The Company had appointed M/s. Jajodia & Associates, Practicing Company Secretary,
Mumbai (Certificate of Practice No. 19900) as Secretarial Auditor of the Company for the
financial year 2023-24, in accordance with Section 204 of the Companies Act, 2013. The
Secretarial Audit Report have been issued in Form MR-3 as required by Section 204 of the
Companies Act, 2013, and the Companies (Appointment and Remuneration of Managerial
Personnel) Rules, 2014 which is annexed as "Annexure B" and forms part of this Report.
The Secretarial Auditors'' Report does not contain any qualification, reservation, or adverse
remark.
During the Financial Year the Company has appointed M/s. C A S & Co., Chartered Accountant
as Internal Auditors of the Company as per the provisions of Section 138 of Companies Act,
2013. The Report of Internal Auditor was yearly reviewed by Audit Committee.
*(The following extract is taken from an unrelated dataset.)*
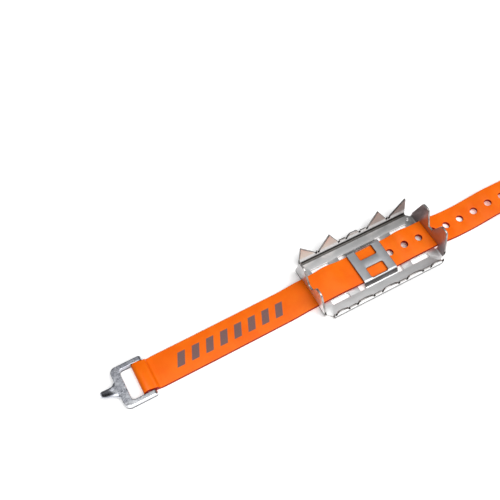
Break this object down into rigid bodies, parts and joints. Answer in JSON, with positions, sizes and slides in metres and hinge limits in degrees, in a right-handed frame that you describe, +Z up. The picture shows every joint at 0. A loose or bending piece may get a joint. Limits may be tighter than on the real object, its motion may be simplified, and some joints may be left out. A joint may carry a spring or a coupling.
{
  "type": "shoe ice cleats",
  "caption": "Strap-on traction cleat for shoes: a folded steel bracket with spiked edges on a holed flexible strap that closes with a metal hook buckle.",
  "frame": {"origin": "middle of the whole cleat's bounding box, on the surface it lies on; the bracket's middle is 43.4 mm towards -X from it", "axes": "+X along the strap towards its free end, +Y towards the side with the tall spikes, +Z up, away from the shoe's sole and towards the ground the cleat bites"},
  "size_m": [0.5352, 0.0558, 0.0253],
  "materials": {
    "stainless_sheet": "satin, with ground edges",
    "cast_aluminium": "tumbled",
    "orange_polyurethane": "satin, slightly see-through"
  },
  "bodies": {
    "bracket": {"spike_bracket": "stainless_sheet"},
    "strap": {"strap_middle": "orange_polyurethane"},
    "free_tail": {"strap_free_tail": "orange_polyurethane"},
    "buckle_tail": {"strap_buckle_tail": "orange_polyurethane"},
    "buckle": {"hook_buckle": "cast_aluminium"}
  },
  "joints": [
    {"name": "strap_slide", "type": "slide", "parent": "bracket", "child": "strap", "axis": [1, 0, 0], "range_m": [-0.008, 0.008]},
    {"name": "free_tail_bend", "type": "hinge", "parent": "strap", "child": "free_tail", "pos_m": [0.0223, -0.00097, 0.0032], "axis": [0, -1, 0], "range_deg": [0, 75]},
    {"name": "buckle_tail_bend", "type": "hinge", "parent": "strap", "child": "buckle_tail", "pos_m": [-0.1091, -0.00097, 0.0032], "axis": [0, 1, 0], "range_deg": [0, 75]},
    {"name": "buckle_hinge", "type": "hinge", "parent": "buckle_tail", "child": "buckle", "pos_m": [-0.2365, -0.00097, 0.0037], "axis": [0, 1, 0], "range_deg": [0, 150]}
  ]
}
The details of Loan, Guarantees and Investments made by the Company under the provisions
of Section 186 of the Companies Act, 2013 are provided in the notes to the Financial
Statements.
The Company has one subsidiary company i.e. Rashtriya Metal Industries Limited. During the
year, the Board of Directors (''the Board'') reviewed the affairs of the subsidiary. In accordance
with Section 129(3) of the Companies Act, 2013, the Company has prepared consolidated
financial statements of the Company and its subsidiary company, which form part of the
Annual Report.
Further, a statement containing the salient features of the financial statement of our
subsidiary company in Form AOC-1 as "Annexure C" forms part of the financial statement
attached to this report. The statement also provides the details of performance, financial
positions of each of the subsidiary company.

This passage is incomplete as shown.